RECORDED DATA =
━━━━━━
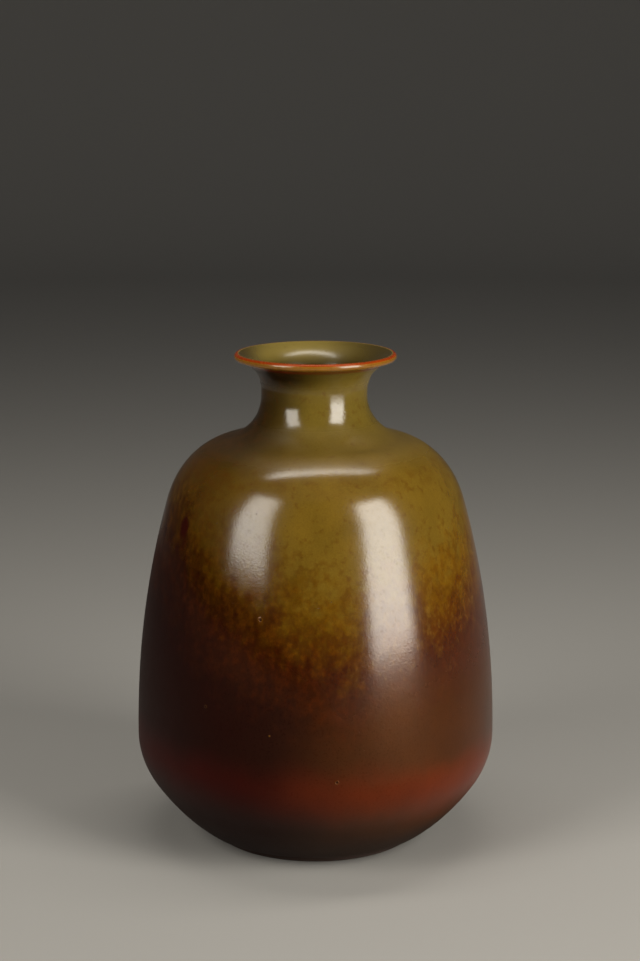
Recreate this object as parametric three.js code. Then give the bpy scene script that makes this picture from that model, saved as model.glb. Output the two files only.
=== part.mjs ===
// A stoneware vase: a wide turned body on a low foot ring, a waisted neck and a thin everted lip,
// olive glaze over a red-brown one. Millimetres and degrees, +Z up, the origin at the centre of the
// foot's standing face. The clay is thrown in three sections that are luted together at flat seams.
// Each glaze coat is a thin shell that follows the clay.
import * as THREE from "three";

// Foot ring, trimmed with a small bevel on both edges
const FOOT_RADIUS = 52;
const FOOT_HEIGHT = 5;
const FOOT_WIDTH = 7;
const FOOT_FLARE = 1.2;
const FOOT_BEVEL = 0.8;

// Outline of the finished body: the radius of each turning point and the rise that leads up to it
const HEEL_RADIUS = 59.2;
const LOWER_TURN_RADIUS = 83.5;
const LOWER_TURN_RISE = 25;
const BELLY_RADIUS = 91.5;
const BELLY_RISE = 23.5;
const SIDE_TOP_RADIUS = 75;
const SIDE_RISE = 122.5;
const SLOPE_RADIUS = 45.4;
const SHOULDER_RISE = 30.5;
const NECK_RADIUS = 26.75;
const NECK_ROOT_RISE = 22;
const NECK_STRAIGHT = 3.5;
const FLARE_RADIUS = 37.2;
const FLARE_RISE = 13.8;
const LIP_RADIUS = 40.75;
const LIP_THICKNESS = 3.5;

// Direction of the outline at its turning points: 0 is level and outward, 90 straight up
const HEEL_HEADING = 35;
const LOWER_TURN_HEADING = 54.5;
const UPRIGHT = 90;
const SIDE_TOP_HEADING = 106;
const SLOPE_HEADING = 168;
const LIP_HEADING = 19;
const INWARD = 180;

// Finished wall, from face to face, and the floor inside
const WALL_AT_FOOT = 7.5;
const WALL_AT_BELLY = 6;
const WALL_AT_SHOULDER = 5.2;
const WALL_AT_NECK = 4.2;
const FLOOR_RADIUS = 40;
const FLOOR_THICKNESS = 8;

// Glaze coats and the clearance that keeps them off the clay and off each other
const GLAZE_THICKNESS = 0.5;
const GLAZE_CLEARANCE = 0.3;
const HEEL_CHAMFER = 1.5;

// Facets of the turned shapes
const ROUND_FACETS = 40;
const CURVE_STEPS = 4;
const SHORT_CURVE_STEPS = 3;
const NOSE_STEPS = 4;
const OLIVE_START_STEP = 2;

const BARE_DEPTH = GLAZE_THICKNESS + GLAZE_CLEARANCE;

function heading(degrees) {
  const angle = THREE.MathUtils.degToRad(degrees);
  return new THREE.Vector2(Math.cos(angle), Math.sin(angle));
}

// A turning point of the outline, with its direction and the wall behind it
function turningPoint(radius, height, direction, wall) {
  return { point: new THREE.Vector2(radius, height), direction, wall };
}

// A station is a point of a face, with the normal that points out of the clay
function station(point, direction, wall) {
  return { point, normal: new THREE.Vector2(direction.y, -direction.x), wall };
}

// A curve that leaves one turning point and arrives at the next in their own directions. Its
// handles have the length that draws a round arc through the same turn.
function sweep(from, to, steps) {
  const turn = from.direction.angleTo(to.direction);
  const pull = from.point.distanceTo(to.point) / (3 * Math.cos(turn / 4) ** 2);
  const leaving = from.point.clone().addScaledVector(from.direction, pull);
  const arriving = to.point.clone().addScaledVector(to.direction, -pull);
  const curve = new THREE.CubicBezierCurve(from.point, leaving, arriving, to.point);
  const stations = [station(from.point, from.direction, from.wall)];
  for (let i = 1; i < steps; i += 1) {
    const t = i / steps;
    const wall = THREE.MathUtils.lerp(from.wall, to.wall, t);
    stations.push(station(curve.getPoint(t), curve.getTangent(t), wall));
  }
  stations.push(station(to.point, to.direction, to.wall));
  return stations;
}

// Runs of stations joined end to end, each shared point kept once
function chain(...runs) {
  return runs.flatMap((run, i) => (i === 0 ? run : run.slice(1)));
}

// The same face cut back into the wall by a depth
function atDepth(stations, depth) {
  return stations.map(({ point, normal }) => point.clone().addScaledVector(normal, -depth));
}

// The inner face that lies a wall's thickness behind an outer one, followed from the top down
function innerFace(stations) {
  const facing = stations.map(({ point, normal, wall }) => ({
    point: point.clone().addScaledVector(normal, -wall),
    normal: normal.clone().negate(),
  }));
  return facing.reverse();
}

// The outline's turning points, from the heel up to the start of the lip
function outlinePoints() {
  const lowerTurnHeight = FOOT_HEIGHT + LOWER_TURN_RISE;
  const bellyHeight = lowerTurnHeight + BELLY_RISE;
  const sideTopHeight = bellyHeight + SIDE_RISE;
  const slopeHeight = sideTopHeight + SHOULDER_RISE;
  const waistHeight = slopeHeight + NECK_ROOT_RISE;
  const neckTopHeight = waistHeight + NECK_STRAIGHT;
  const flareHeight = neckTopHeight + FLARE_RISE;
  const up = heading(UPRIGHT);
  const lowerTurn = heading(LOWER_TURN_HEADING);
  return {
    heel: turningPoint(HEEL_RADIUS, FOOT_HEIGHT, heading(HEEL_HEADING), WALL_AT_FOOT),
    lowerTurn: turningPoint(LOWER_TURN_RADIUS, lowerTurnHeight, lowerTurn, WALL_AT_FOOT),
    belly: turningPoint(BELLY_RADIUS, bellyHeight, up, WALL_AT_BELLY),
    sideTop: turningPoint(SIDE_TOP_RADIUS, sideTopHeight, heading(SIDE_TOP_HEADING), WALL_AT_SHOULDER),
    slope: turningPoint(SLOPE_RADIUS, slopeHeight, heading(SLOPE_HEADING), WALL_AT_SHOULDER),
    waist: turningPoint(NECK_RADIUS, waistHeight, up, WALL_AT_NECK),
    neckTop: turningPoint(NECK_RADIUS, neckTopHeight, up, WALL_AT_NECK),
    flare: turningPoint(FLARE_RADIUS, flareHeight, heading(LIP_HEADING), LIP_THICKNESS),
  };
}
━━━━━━
JOB = Each line of the listing should be echoed back exactly.

RESULT BELOW =
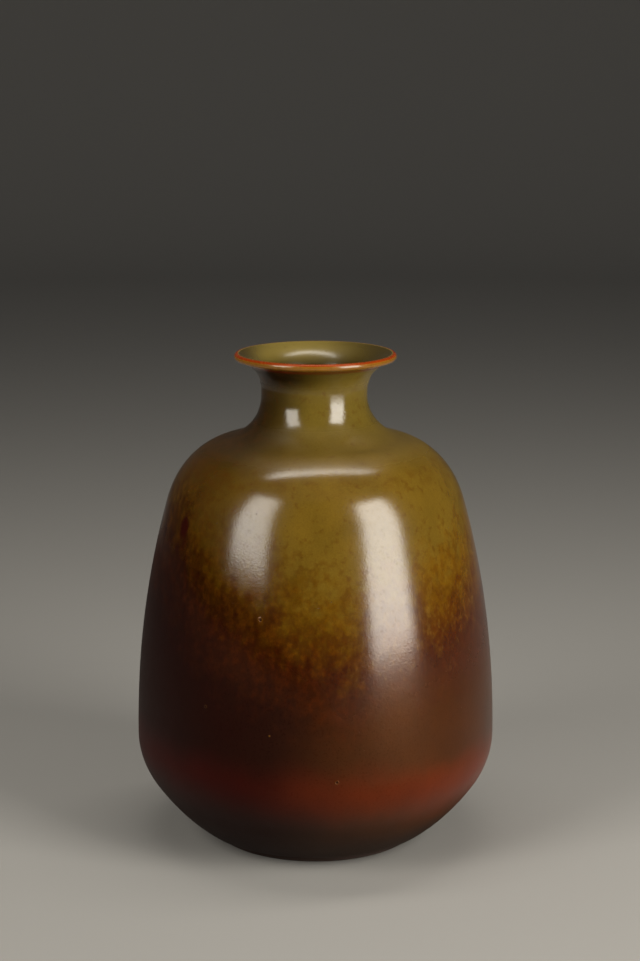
Recreate this object as parametric three.js code. Then give the bpy scene script that makes this picture from that model, saved as model.glb. Output the two files only.
=== part.mjs ===
// A stoneware vase: a wide turned body on a low foot ring, a waisted neck and a thin everted lip,
// olive glaze over a red-brown one. Millimetres and degrees, +Z up, the origin at the centre of the
// foot's standing face. The clay is thrown in three sections that are luted together at flat seams.
// Each glaze coat is a thin shell that follows the clay.
import * as THREE from "three";

// Foot ring, trimmed with a small bevel on both edges
const FOOT_RADIUS = 52;
const FOOT_HEIGHT = 5;
const FOOT_WIDTH = 7;
const FOOT_FLARE = 1.2;
const FOOT_BEVEL = 0.8;

// Outline of the finished body: the radius of each turning point and the rise that leads up to it
const HEEL_RADIUS = 59.2;
const LOWER_TURN_RADIUS = 83.5;
const LOWER_TURN_RISE = 25;
const BELLY_RADIUS = 91.5;
const BELLY_RISE = 23.5;
const SIDE_TOP_RADIUS = 75;
const SIDE_RISE = 122.5;
const SLOPE_RADIUS = 45.4;
const SHOULDER_RISE = 30.5;
const NECK_RADIUS = 26.75;
const NECK_ROOT_RISE = 22;
const NECK_STRAIGHT = 3.5;
const FLARE_RADIUS = 37.2;
const FLARE_RISE = 13.8;
const LIP_RADIUS = 40.75;
const LIP_THICKNESS = 3.5;

// Direction of the outline at its turning points: 0 is level and outward, 90 straight up
const HEEL_HEADING = 35;
const LOWER_TURN_HEADING = 54.5;
const UPRIGHT = 90;
const SIDE_TOP_HEADING = 106;
const SLOPE_HEADING = 168;
const LIP_HEADING = 19;
const INWARD = 180;

// Finished wall, from face to face, and the floor inside
const WALL_AT_FOOT = 7.5;
const WALL_AT_BELLY = 6;
const WALL_AT_SHOULDER = 5.2;
const WALL_AT_NECK = 4.2;
const FLOOR_RADIUS = 40;
const FLOOR_THICKNESS = 8;

// Glaze coats and the clearance that keeps them off the clay and off each other
const GLAZE_THICKNESS = 0.5;
const GLAZE_CLEARANCE = 0.3;
const HEEL_CHAMFER = 1.5;

// Facets of the turned shapes
const ROUND_FACETS = 40;
const CURVE_STEPS = 4;
const SHORT_CURVE_STEPS = 3;
const NOSE_STEPS = 4;
const OLIVE_START_STEP = 2;

const BARE_DEPTH = GLAZE_THICKNESS + GLAZE_CLEARANCE;

function heading(degrees) {
  const angle = THREE.MathUtils.degToRad(degrees);
  return new THREE.Vector2(Math.cos(angle), Math.sin(angle));
}

// A turning point of the outline, with its direction and the wall behind it
function turningPoint(radius, height, direction, wall) {
  return { point: new THREE.Vector2(radius, height), direction, wall };
}

// A station is a point of a face, with the normal that points out of the clay
function station(point, direction, wall) {
  return { point, normal: new THREE.Vector2(direction.y, -direction.x), wall };
}

// A curve that leaves one turning point and arrives at the next in their own directions. Its
// handles have the length that draws a round arc through the same turn.
function sweep(from, to, steps) {
  const turn = from.direction.angleTo(to.direction);
  const pull = from.point.distanceTo(to.point) / (3 * Math.cos(turn / 4) ** 2);
  const leaving = from.point.clone().addScaledVector(from.direction, pull);
  const arriving = to.point.clone().addScaledVector(to.direction, -pull);
  const curve = new THREE.CubicBezierCurve(from.point, leaving, arriving, to.point);
  const stations = [station(from.point, from.direction, from.wall)];
  for (let i = 1; i < steps; i += 1) {
    const t = i / steps;
    const wall = THREE.MathUtils.lerp(from.wall, to.wall, t);
    stations.push(station(curve.getPoint(t), curve.getTangent(t), wall));
  }
  stations.push(station(to.point, to.direction, to.wall));
  return stations;
}

// Runs of stations joined end to end, each shared point kept once
function chain(...runs) {
  return runs.flatMap((run, i) => (i === 0 ? run : run.slice(1)));
}

// The same face cut back into the wall by a depth
function atDepth(stations, depth) {
  return stations.map(({ point, normal }) => point.clone().addScaledVector(normal, -depth));
}

// The inner face that lies a wall's thickness behind an outer one, followed from the top down
function innerFace(stations) {
  const facing = stations.map(({ point, normal, wall }) => ({
    point: point.clone().addScaledVector(normal, -wall),
    normal: normal.clone().negate(),
  }));
  return facing.reverse();
}

// The outline's turning points, from the heel up to the start of the lip
function outlinePoints() {
  const lowerTurnHeight = FOOT_HEIGHT + LOWER_TURN_RISE;
  const bellyHeight = lowerTurnHeight + BELLY_RISE;
  const sideTopHeight = bellyHeight + SIDE_RISE;
  const slopeHeight = sideTopHeight + SHOULDER_RISE;
  const waistHeight = slopeHeight + NECK_ROOT_RISE;
  const neckTopHeight = waistHeight + NECK_STRAIGHT;
  const flareHeight = neckTopHeight + FLARE_RISE;
  const up = heading(UPRIGHT);
  const lowerTurn = heading(LOWER_TURN_HEADING);
  return {
    heel: turningPoint(HEEL_RADIUS, FOOT_HEIGHT, heading(HEEL_HEADING), WALL_AT_FOOT),
    lowerTurn: turningPoint(LOWER_TURN_RADIUS, lowerTurnHeight, lowerTurn, WALL_AT_FOOT),
    belly: turningPoint(BELLY_RADIUS, bellyHeight, up, WALL_AT_BELLY),
    sideTop: turningPoint(SIDE_TOP_RADIUS, sideTopHeight, heading(SIDE_TOP_HEADING), WALL_AT_SHOULDER),
    slope: turningPoint(SLOPE_RADIUS, slopeHeight, heading(SLOPE_HEADING), WALL_AT_SHOULDER),
    waist: turningPoint(NECK_RADIUS, waistHeight, up, WALL_AT_NECK),
    neckTop: turningPoint(NECK_RADIUS, neckTopHeight, up, WALL_AT_NECK),
    flare: turningPoint(FLARE_RADIUS, flareHeight, heading(LIP_HEADING), LIP_THICKNESS),
  };
}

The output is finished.